= MinD =

The MinD protein is one of three proteins encoded by the minB operon and also a part of the ParA family of ATPases. It is required to generate pole to pole oscillations prior to bacterial cell division as a means of specifying the midzone of the cell. It is a peripheral membrane ATPase involved in plasmid partitioning.

== History ==

When first discovered in E. coli, MinD was thought to associate with MinC and form a stable cap at each bacterial pole, thereby specifying the mid-zone of the cell by alleviating inhibitory pressures in that region. Through the use of live-cell imaging with GFP fusion proteins, Raskin and de Boer revealed a dynamic interaction of the Min proteins, demonstrating that MinC and MinD instead rapidly oscillate between the two poles in a non-static manner.

== Function ==

The ATPase activity of MinD is activated by MinE while in the presence of phospholipids, suggesting that the binding to the membrane induces a conformational change allowing it to become susceptible to MinE activation.
MinD activity is dependent on local MinD concentration, suggesting an oligomerization process

and cooperativity.

=== In vitro studies ===

In vitro studies of the Min system are done on a two dimensional supporting lipid bilayer.
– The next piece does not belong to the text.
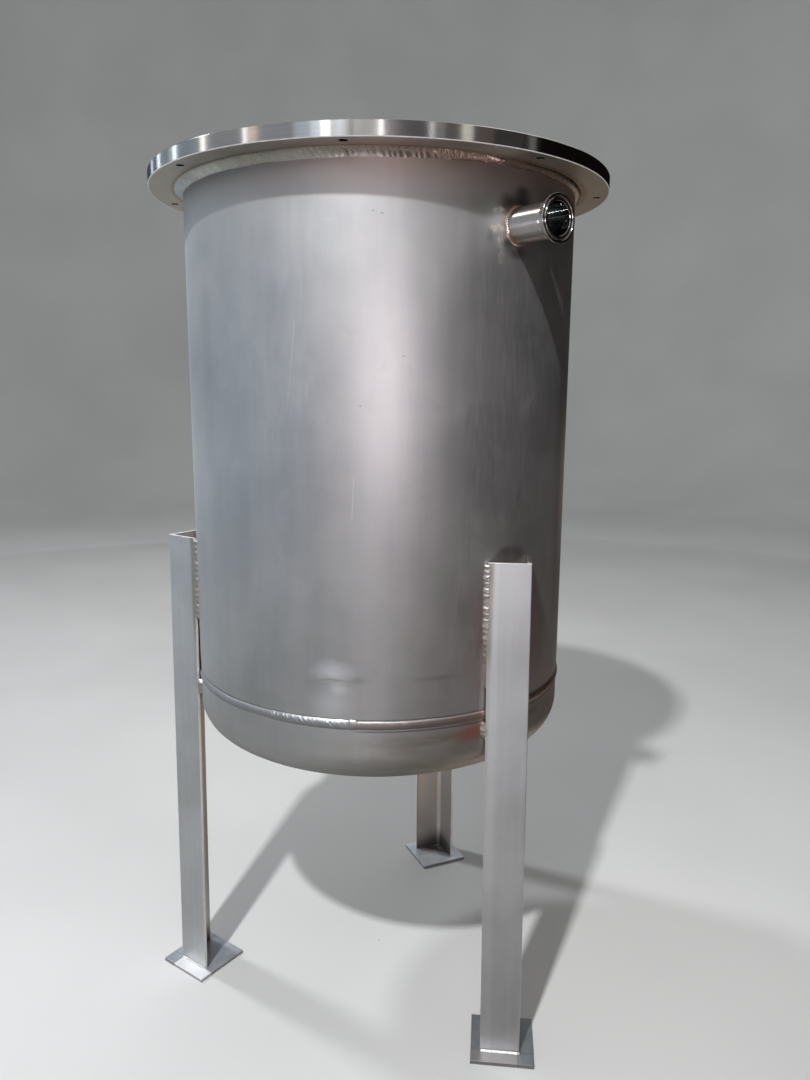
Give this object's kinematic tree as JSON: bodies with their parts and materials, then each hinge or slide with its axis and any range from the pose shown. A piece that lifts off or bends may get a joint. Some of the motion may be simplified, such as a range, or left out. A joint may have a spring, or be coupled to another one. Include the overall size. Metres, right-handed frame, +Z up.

Fluorescent labelling of MinD has revealed that it tends to form a membrane-bound carpet in MinE mutants (ATP cannot be limiting). Upon re-addition of MinE, the system becomes unstable and dynamic. Localized foci of increased MinE concentration result in subsequent MinD membrane detachment and through several iterations of this attachment and detachment process, the emergence of standing waves was observed. This process is indicative of the Min system’s ability to self-organize. Fluorescence studies reveal the formation of a focused wave-front.

Single molecule dynamics revealed that MinD dimerizes while membrane-bound, resulting in a stronger membrane association at the rear of the standing wave and giving rise to a diffusivity gradient. This observation explains the presence of focused bands of fluorescence in these standing wave studies.

Additional study of this system and its interacting molecular partners is required to fully characterize the min system and to understand the molecular dynamics.